Viele wissen gar nicht mehr, wie Oma und Opa leben
„Wir wollen die Jugendlichen aber auch sensibilisieren für die Probleme, die alte Menschen haben. Viele besuchen die Großeltern ja nur noch ganz selten, weil sie häufig weit weg wohnen. Sie wissen gar nicht mehr, wie Oma und Opa leben, wie sie sich fühlen, was sie brauchen, womit sie Schwierigkeiten haben“, sagt Petra Lemke. Es sollen auch die Sinne geschärft werden für Situationen an der Bushaltestelle, wenn man einen Menschen mit Rollator sieht. „Vielleicht kann man ihm ja helfen. Die meisten Jugendlichen wissen wirklich nichts über die Lebenswelt alter Menschen, da wollen wir Brücken bauen.“
Und dieses Brückenbauen und Zusammenbringen klappte hervorragend. Die Distanz zwischen Jung und Alt schmolz. Die Vorgehensweise von Mike Becker und Petra Lemke ist „Auftauen, neugierig machen und nachbereiten“. „Sehr beeindruckt waren die Mädchen und Jungen von den Lebensläufen alter Menschen, die sich so sehr von ihren eigenen unterscheiden.

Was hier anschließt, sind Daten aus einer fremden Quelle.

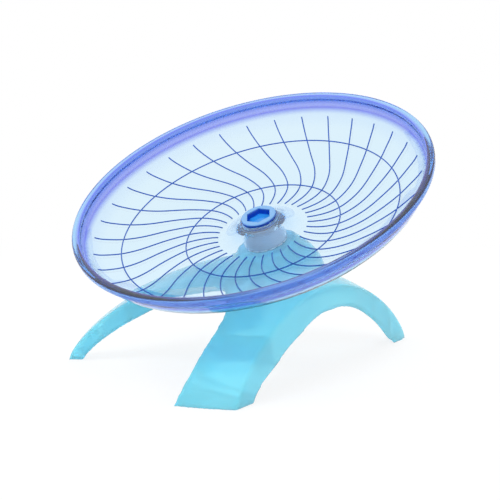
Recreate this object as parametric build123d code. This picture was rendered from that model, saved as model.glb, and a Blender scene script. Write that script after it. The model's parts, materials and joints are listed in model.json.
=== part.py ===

So schwere Zeiten, wie es die Senioren, die vielfach über 90 Jahre alt sind – sie sind für die Jugendlichen heute kaum nachvollziehbar“ erklärt Becker.
Für viele Senioren war es ein wunderschöner Tag
Um deutlich werden zu lassen, was Menschen brauchen, die nicht mehr alles alleine machen können, ließ die Theaterpädagogin die Jungen pantomimisch einige Lebensbereiche darstellen: duschen, rasieren, zuhören, aufmerksam und einfühlsam sein. „Dasselbe Bedürfnis hat man ja auch als junger Mensch, wenn man mal richtig krank ist und nicht mehr aus dem Bett aufstehen kann“, erklärte Petra Lemke. Dann ist man froh, wenn jemand einem hilft, zu dem man Vertrauen hat.“ Das konnten die Seniorinnen nur bestätigen.
Dann wurden Luftballons aufgeblasen, die Namen der Senioren drauf geschrieben und zu besten Mallorca-Schlagern warfen sich Jung und Alt die Ballons zu. Das war der Moment, in dem beide Seiten absolut auftauten und Spaß hatten. So manche Seniorin rockte richtig ab. „Das war seit langem der schönste Tag, den ich hatte“, wiederholte eine alte Dame. Andere konnten das nur bestätigen.